If you want to see the long-term SO2 quota allocations for the US Acid Rain Program, go here. Click on "allowances" and then "Acid Rain Program", then "Owner/Operators".  (Alternatively, you can search by "facility".)  Select some owner/operators and then hit "Add Owner/Operators".  Now go to "Select Output" and then select "Allowance Detail Report".  Under "Update Column Selections", put ticks in the box for owner/operator.
Then hit "update column selections". Now go to "View Results" to download the report.

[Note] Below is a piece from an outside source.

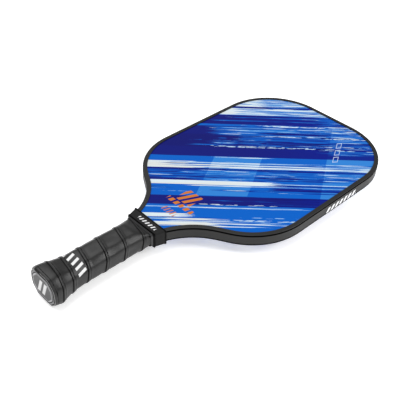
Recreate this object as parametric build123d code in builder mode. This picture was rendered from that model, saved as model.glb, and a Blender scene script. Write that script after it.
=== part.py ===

Scrolling through the report, you will see the scheduled volume and even serial numbers for the free SO2 allowance allocations, by original owner/operator, through 2039.  Remember, this is a firm, long-term SO2 quota allocation, because each owner operator continues to get their original-scheduled SO2 quota supply through 2039 whether or not they elect to shut down the actual plants that originally qualified them for the allocation in 1995. The SO2 quota allocations in these accounts only shift from one owner/operator to another if/when the original scheduled recipient sells this property right to someone else—which rarely happens.

US "Cap and Trade" Has Never Delivered Incremental Emission Reductions

Given an at-Source or product Standard regulation-based mandate to cut emissions, US "cap and trade" has always been a mechanism through which Congress shifts its legal obligation to compensate facility owners whose assets lose market value to target market participants. In the US Acid Rain Program, the obligation to compensate the old plant owners is shifted to the US electricity rate base.  

In the US leaded gasoline, CFC and HCFC22 phase-outs, 70% of the compensation liability was shifted to foreign suppliers of the regulated products to US markets (read: Canada), while 30% of the compensation costs were born by US consumers of the regulated products.